Barnet, de toute évidence, évite systématiquement le naturel, transformant ses personnages en marionnettes un peu grotesques, aux gestes anguleux, tout en donnant beaucoup de relief au caractère de chacun.
Paul Davay. (Extraits d’un texte cité par Le Cinéma russe et soviétique, L’Equerre, Centre Georges Pompidou, 1981)
Plus que le tendre et virevoltant mélange des genres de Okraina, plus que les célèbres et merveilleuses séquences du baiser ou de la première nuit des deux protagonistes de La Jeune fille au carton à chapeau, il est un plan dans ce dernier film qui résume, me semble-t-il, cette rare et subtile liberté qui fait des « trouvailles visuelles » chez Barnet autre chose que les éléments d’un système – narratif ou réflexif -. L’écran est partagé en deux, horizontalement, par la ligne de crête d’une colline enneigée, sur laquelle court un petit bonhomme noir c’est presque une image de dessin animé (la comparaison de l’ironie de Barnet et celle de Tex Avery pourrait par ailleurs se révéler tout à fait riche) tant la stylisation est poussée : un rectangle blanc, un rectangle gris, et un petit personnage gesticulant qui traverse tout l’écran de droite à gauche.
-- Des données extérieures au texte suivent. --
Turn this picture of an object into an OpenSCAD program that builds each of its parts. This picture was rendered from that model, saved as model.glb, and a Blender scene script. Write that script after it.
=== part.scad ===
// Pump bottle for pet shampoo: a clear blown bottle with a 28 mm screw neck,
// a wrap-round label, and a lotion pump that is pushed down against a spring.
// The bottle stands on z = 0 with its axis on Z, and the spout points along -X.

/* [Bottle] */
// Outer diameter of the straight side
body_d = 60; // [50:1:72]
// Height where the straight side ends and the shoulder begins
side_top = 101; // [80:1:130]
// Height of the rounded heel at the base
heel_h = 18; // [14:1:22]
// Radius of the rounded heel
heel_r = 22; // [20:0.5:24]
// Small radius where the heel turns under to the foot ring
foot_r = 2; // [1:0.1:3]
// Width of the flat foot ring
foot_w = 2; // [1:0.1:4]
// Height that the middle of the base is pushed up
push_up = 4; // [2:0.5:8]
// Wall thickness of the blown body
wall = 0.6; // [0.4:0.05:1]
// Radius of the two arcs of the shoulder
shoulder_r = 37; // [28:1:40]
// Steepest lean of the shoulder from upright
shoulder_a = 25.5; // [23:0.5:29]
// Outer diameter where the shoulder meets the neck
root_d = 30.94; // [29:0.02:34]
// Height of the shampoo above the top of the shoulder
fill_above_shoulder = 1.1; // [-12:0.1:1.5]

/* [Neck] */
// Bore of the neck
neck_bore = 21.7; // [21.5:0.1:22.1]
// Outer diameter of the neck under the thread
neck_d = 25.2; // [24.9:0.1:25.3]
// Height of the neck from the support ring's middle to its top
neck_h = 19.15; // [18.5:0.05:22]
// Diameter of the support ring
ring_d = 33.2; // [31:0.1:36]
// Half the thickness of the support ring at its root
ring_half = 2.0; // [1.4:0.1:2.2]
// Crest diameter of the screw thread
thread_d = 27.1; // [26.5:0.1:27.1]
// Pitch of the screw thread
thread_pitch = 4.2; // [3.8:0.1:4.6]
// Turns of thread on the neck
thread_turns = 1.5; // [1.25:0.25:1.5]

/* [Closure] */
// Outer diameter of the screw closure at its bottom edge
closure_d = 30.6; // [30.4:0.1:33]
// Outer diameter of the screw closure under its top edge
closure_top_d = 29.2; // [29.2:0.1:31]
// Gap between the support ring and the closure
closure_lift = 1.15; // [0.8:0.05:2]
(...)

Il y a là le « comique de situation » d’abord du prétendant essoufflé dérapant sans cesse en essayant de rejoindre au plus vite la jeune fille ; il y a surtout cette mise en scène qui, par le partage des volumes, l’éloignement du personnage et la longueur du plan, situe l’image bien au-delà de son contenu. On a ici un humour de forme bien plutôt qu’un comique de situation, et qui éclaire de son ironie le film entier, qui instaure la fantaisie au double niveau, diégétique et filmique.
Voilà la fantaisie absolue : faire rire s’étonner, s’émouvoir du film lui-même et non pas seulement de l’histoire qu’il raconte. Il y faut de l’audace et une certaine naïvetÈ, il faut tout savoir du cinéma sans en reconnaître aucune règle. La poésie qui en résulte est surprenante elle hisse la création à son plus hautniveau, en lui permettant d’exister telle quelle.